Accordingly, color grading is more common in fictional movies, and is more extreme than color correction in a way that its main purpose is to set up the atmosphere, and the colors may vary greatly from the original ones.
But again, color correction and color grading are two methods that give the best results when used together, so looking at one as superior is a definite no-go.
The significance of color grading with examples
Although color correction and color grading aren’t something that’s seemingly in the first lines of making a movie, like directing or acting, they’re SO important that they can affect the overall image, feeling, and emotion of a movie.
So even if color grading doesn’t get the recognition it deserves, it is still so important that it can even be used as a kind of signature for certain directors.
Besides being used as a sign of recognition for master directors, color grading is also a magnificent tool that follows the plot and its changes and progression. And not only in a single or stand-alone movie but in a series as well.
Think Harry Potter, for example – a movie that everyone on the planet is familiar with. The first few movies have warmer colors, but as the characters grow up and as the danger gets closer, the whole movies become more blueish-gray, communicating this grave, bone-chilling danger to a viewer.
In short, color, just like the music, can raise viewers’ senses and prepare them for what is to come. And this is because we subconsciously connect certain colors with certain emotions or that certain colors can trigger them.
Colors can also communicate the feelings of an on-screen character.
Take La La Land as an example here. Color grading is used as an aid to telling the story, yes, but it is not only following the plot but the character’s inner world and emotions as well. Yellow is optimism, red is being in love, and so on.
Another example, quite groundbreaking at the time, comes from The Wizard of Oz, where the change in the plot was emphasized with the dramatic effect of transitioning from black and white to color film.
Color grading has been so important throughout the history of film that some of the most iconic movies wouldn’t be as legendary as they are without it.
Apart from the ones already mentioned, here are some more examples:
- The use of Sepia in “The Godfather” makes it seem like the movie is really happening in the 1940s, even though it was released in 1972. Sepia is, even nowadays, generally used when wanting to evoke nostalgia and make something seem like it happened in the past.
- The bleach bypass technique was first used in a movie called “The Rickshaw man” and popularized in “Saving Private Ryan”. Its de-saturated image with high contrast induces feelings of unease and discomfort for the viewers, which is a feeling you want to achieve in war movies.
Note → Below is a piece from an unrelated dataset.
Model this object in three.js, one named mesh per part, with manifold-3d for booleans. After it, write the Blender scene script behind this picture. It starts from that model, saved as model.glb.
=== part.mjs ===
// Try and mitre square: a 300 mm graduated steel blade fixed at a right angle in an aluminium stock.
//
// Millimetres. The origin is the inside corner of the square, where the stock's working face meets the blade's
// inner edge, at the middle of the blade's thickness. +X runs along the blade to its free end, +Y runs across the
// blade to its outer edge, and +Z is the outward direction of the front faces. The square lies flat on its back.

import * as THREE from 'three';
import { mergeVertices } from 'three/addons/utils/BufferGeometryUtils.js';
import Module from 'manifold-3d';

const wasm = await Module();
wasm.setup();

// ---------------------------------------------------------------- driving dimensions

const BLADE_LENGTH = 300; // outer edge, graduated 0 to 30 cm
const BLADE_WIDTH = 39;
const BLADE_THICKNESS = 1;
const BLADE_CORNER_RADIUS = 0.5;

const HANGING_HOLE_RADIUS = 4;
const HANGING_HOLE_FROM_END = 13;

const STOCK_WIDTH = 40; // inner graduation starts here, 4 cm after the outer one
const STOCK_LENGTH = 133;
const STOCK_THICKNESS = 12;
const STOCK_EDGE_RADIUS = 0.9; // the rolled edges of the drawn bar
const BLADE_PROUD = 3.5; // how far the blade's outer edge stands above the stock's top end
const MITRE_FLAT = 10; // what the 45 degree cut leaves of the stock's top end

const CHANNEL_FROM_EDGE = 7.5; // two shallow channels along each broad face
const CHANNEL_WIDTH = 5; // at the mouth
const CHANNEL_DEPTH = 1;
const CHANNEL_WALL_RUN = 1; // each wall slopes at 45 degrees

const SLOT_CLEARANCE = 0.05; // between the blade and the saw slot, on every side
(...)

- Use of contrast in the “Star Wars” epic battle, where the whole image is in dark tones with only two bright spots – the Lightsabers, in blue and red (again, contrasting colors).
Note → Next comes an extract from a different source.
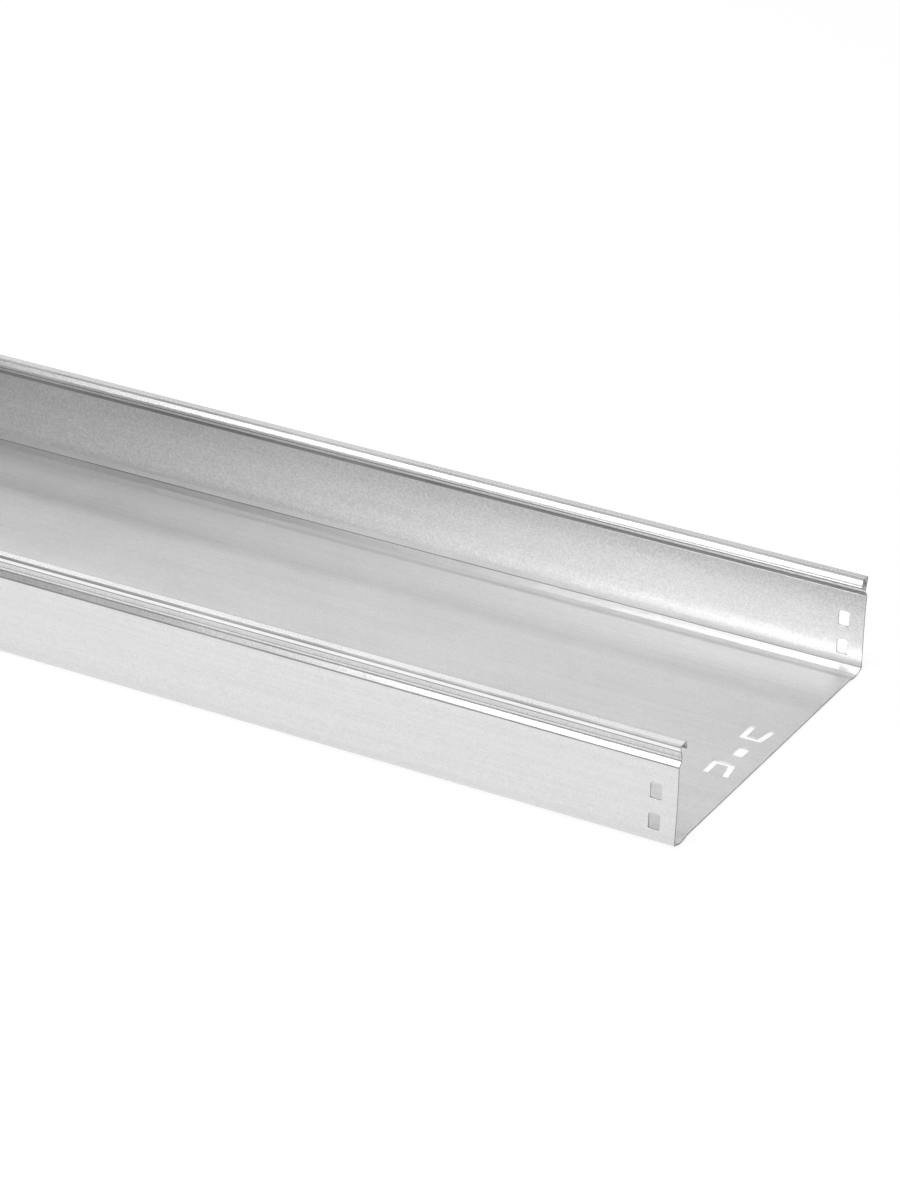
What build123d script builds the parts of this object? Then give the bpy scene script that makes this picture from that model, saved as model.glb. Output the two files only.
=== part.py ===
"""Solid cable tray: one galvanised sheet folded into a shallow open channel.

Millimetres, +Z up. The tray lies along X with its base down. The origin is the
middle of the length and of the width, on the plane that the tray rests on.
"""

import os

from build123d import *

# Overall sizes
tray_length = 3000.0
tray_width = 200.0
side_height = 50.0
sheet_thickness = 0.8
bend_radius = 1.2

# Foot bead under each wall, measured inward from the outermost line of the side
foot_depth = 0.9
foot_slope_start = 14.0
foot_flat_start = 9.5
foot_flat_end = 5.5
heel_rise = 1.6
heel_straight = 1.2

# Lower strip of the wall, which leans in a little before the wall runs straight up
heel_height = 5.0
wall_inset = 0.4

# Lid groove and rolled rim; heights are taken down from the top of the rim
groove_start_drop = 10.7
groove_depth = 2.3
groove_low_drop = 8.3
groove_high_drop = 6.8
rim_low_drop = 3.5
rim_low_inset = 1.6
rim_outer_inset = 0.9
rim_radius = 1.8
rim_flat_end = 3.9
rim_nose_inset = 7.4
rim_nose_drop = 2.6
rim_lip_inset = 7.0
rim_lip_drop = 3.7

# Fixing holes through both walls at each end
wall_hole_width = 5.5
wall_hole_height = 8.0
wall_hole_arch = 0.8
wall_hole_from_end = 10.4
wall_hole_low_height = 10.0
wall_hole_pitch = 14.8

# Punched pattern in the base at each end, off the middle line of the base
pattern_offset = -5.9
base_hole_from_end = 12.7
base_hole_length = 5.3
base_hole_width = 8.8
tongue_slot = 3.0
tongue_far_edge = 20.1
tongue_near_edge = 9.0
tongue_back = 12.7
tongue_tip = 25.2
tongue_flare = 1.9

# Derived positions
half_length = tray_length / 2
half_width = tray_width / 2
base_level = foot_depth
top_level = base_level + side_height
flare_per_mm = tongue_flare / (tongue_tip - tongue_back)
tongue_near_inner = tongue_near_edge - flare_per_mm * tongue_slot + tongue_slot

# Lower and outer face of one half of the sheet, from the middle of the base to the lip
outer_face = [
    (0, base_level),
    (half_width - foot_slope_start, base_level),
    (half_width - foot_flat_start, 0),
    (half_width - foot_flat_end, 0),
    (half_width, heel_rise),
    (half_width, heel_rise + heel_straight),
    (half_width - wall_inset, base_level + heel_height),
    (half_width - wall_inset, top_level - groove_start_drop),
    (half_width - wall_inset - groove_depth, top_level - groove_low_drop),
    (half_width - wall_inset - groove_depth, top_level - groove_high_drop),
    (half_width - rim_low_inset, top_level - rim_low_drop),
    (half_width - rim_outer_inset, top_level),
    (half_width - rim_flat_end, top_level),
    (half_width - rim_nose_inset, top_level - rim_nose_drop),
    (half_width - rim_lip_inset, top_level - rim_lip_drop),
]

# Outside radius of each bend in that order; the outer corner of the rim is the rounder one
bend_radii = [bend_radius] * 10 + [rim_radius] + [bend_radius] * 2

# One wall hole, with straight sides and gently arched top and bottom
straight_half = wall_hole_height / 2 - wall_hole_arch
with BuildSketch() as wall_hole:
    with BuildLine():
        Line((-wall_hole_width / 2, -straight_half), (-wall_hole_width / 2, straight_half))
        ThreePointArc(
            (-wall_hole_width / 2, straight_half),
            (0, wall_hole_height / 2),
            (wall_hole_width / 2, straight_half),
        )
        Line((wall_hole_width / 2, straight_half), (wall_hole_width / 2, -straight_half))
        ThreePointArc(
            (wall_hole_width / 2, -straight_half),
            (0, -wall_hole_height / 2),
            (-wall_hole_width / 2, -straight_half),
        )
    make_face()

# Base pattern at the end on the +X side: one rectangle between two U slots
with BuildSketch() as base_pattern:
    with Locations((half_length - base_hole_from_end, pattern_offset)):
        Rectangle(base_hole_length, base_hole_width)
    for side in (-1, 1):
        with BuildLine():
            Polyline(
                (half_length - tongue_far_edge, pattern_offset + side * tongue_back),
                (half_length - tongue_near_edge, pattern_offset + side * tongue_back),
                (half_length - tongue_near_edge + tongue_flare, pattern_offset + side * tongue_tip),
                (
                    half_length - tongue_near_edge + tongue_flare - tongue_slot,
                    pattern_offset + side * tongue_tip,
                ),
                (
                    half_length - tongue_near_inner,
                    pattern_offset + side * (tongue_back + tongue_slot),
                ),
                (
                    half_length - tongue_far_edge + tongue_slot,
                    pattern_offset + side * (tongue_back + tongue_slot),
                ),
                (
                    half_length - tongue_far_edge + tongue_slot,
                    pattern_offset + side * tongue_tip,
                ),
                (half_length - tongue_far_edge, pattern_offset + side * tongue_tip),
                close=True,
            )
        make_face()

with BuildPart() as tray:
    # Folded sheet: half the section, mirrored and drawn out along the length
    with BuildSketch(Plane.YZ):
        with BuildLine():
            outside = FilletPolyline(*outer_face, radius=bend_radii)
            offset(outside, amount=sheet_thickness, side=Side.LEFT)
        make_face()
        mirror(about=Plane.YZ)
    extrude(amount=half_length, both=True)

    # Two holes above each other in both walls, at both ends
    with BuildSketch(Plane.XZ):
        with Locations(
            (half_length - wall_hole_from_end, base_level + wall_hole_low_height),
            (half_length - wall_hole_from_end, base_level + wall_hole_low_height + wall_hole_pitch),
            (wall_hole_from_end - half_length, base_level + wall_hole_low_height),
            (wall_hole_from_end - half_length, base_level + wall_hole_low_height + wall_hole_pitch),
        ):
            add(wall_hole.sketch)
    extrude(amount=tray_width, both=True, mode=Mode.SUBTRACT)

    # Base pattern at both ends
    with BuildSketch(Plane.XY):
        add(base_pattern.sketch)
        mirror(about=Plane.YZ)
    extrude(amount=base_level + 2 * sheet_thickness, mode=Mode.SUBTRACT)

tray.part.label = "tray"

os.makedirs("parts", exist_ok=True)
export_step(tray.part, "parts/tray.step")
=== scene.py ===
import math
import bmesh
import bpy
from mathutils import Matrix, Vector


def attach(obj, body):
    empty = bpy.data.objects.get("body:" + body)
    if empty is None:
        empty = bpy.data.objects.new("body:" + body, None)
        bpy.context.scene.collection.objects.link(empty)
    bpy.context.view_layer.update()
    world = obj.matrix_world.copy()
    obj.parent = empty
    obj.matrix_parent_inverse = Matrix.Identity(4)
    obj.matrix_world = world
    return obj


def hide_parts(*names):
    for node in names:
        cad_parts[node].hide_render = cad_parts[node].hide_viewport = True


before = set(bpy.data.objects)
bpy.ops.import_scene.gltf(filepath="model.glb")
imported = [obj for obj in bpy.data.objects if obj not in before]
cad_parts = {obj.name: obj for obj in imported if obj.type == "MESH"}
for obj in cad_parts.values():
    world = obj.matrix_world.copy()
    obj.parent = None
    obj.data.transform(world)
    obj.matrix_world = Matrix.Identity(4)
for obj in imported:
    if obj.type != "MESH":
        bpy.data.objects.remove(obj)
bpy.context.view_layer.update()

# The camera stands past the end of the tray, on the side of its near wall, and looks
# down along the channel, so that the far end runs out of the picture on the left.
camera_data = bpy.data.cameras.new("camera")
camera_data.sensor_width = 36.0
camera_data.lens = 127.75
camera_data.clip_end = 50.0
camera = bpy.data.objects.new("camera", camera_data)
bpy.context.scene.collection.objects.link(camera)
to_right = Vector((0.8747691, 0.4836746, 0.028945))
to_front = Vector((-0.4228709, 0.7912351, -0.4417322))
to_top = to_right.cross(to_front)
camera.matrix_world = Matrix.Translation((2.169660, -1.565852, 0.909218)) @ Matrix(
    (to_right, to_top, -to_front)
).transposed().to_4x4()
bpy.context.scene.camera = camera

# The tray is one strip of galvanised steel, 0.8 mm thick and 3 m long. Rollers fold it
# into a channel, with a foot bead under each wall, a groove that takes the edge of a
# lid, and a rim rolled inwards so that cables aren't cut.
half_length = 1.5
sheet_thickness = 0.0008
base_level = 0.0009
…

Those are just some examples of exceptional color grading use, but there are many more. If you wish to master color grading yourself, there are a few things you should keep in mind.
Tips for better color grading
1. Keep it simple
Keeping it simple doesn’t necessarily mean going for the simplest solution but knowing that less is sometimes more.
Playing around and trying different things while editing can be fun, but overdoing it can lead to unsatisfactory results, an artificial-looking final product, and even seem “overcrowded”.
The best thing to do would be to stick to the pre-determined picture profiles and then add slight changes to them.
Except if your idea was to go overboard all along!
2. The camera is your ally
The better job you do while filming, the less work you’ll have to do when color correcting and color grading.
If you know the general visual tone you want to achieve for your final image, try to get that through lighting, camera positioning, reflections, and so on.
Of course, you can always emphasize what you have, make final color adjustments, and so on, but relying solely on editing won’t get you as far as you might think.
After all, it’s easier to do it right the first time that to have to correct it later on!
3. Adjust the LUTs
If you’re still not comfortable with creating your own color profile, it is perfectly fine to use LUTs – already existing color-grade presets.
Of course, it is not very likely that you will find a perfect match for the tone of your movie, but you can find a similar one and then play with its settings until you adjust it to your needs.
4. Know your color theory
If you are interested in doing your own color correction and color grading, you will need to know at least the basics of color theory.
Color theory is considered both the science and the art of combining colors while explaining how the human eye sees them.
There are three base colors – red, yellow, and blue, and mixing these colors creates all the other colors and shades. All the colors can be found on the color wheel, and based on their positioning on the wheel, they are:
- Analogous (three colors placed side by side on the wheel)
- Complementary (two opposite colors on the wheel)
- Triadic (three equally spaced colors around the wheel)
Next to those three, in the movie color grading, another color scheme is used – monochromatic (use of different shades of one color to accentuate a certain feeling)
Depending on the method of mixing those colors, we differentiate the additive (RGB) and the subtractive (CMYK) color mixing model.
The color wheel consists of primary (red, yellow, blue), secondary (colors that we get when we mix primary colors), and tertiary colors (primary and secondary colors mixed together).
On the right side of the wheel are the colors with the cold temperature, and on the left are the warm colors. Warm colors are used for energetic, vibrant, and action scenes, while cold ones are used for emphasizing calmness and melancholy.
Best color grading software
Now that you know what color grading is and how important it is, it is time for you to try it out and see what kinds of combinations you can make and what emotions you can induce to your viewers.
To get started, you need to get one of the color grading programs.
Some of the best ones, both for professional and amateur use, are:
- DaVinci Resolve 17 and up
- Color Finale
- Adobe Premiere Pro
- Final Cut x
- Adobe After Effects
- Magic Bullet Colorista
1. Is color grading important in film?
Color grading is an essential part of the production, as it influences the mood of the entire film and is used to accentuate plot and character development, emotions, and events while depicting the feelings of the protagonists and conveying the message of the movie.
2. What is color balancing in a film called?
When people think of color balance in a film, they usually think of either color correction or color grading process, or both, as both are equally important to change the mixture of colors and correct colors, white balance them or change them dramatically so they would leave the stronger effect on the viewer.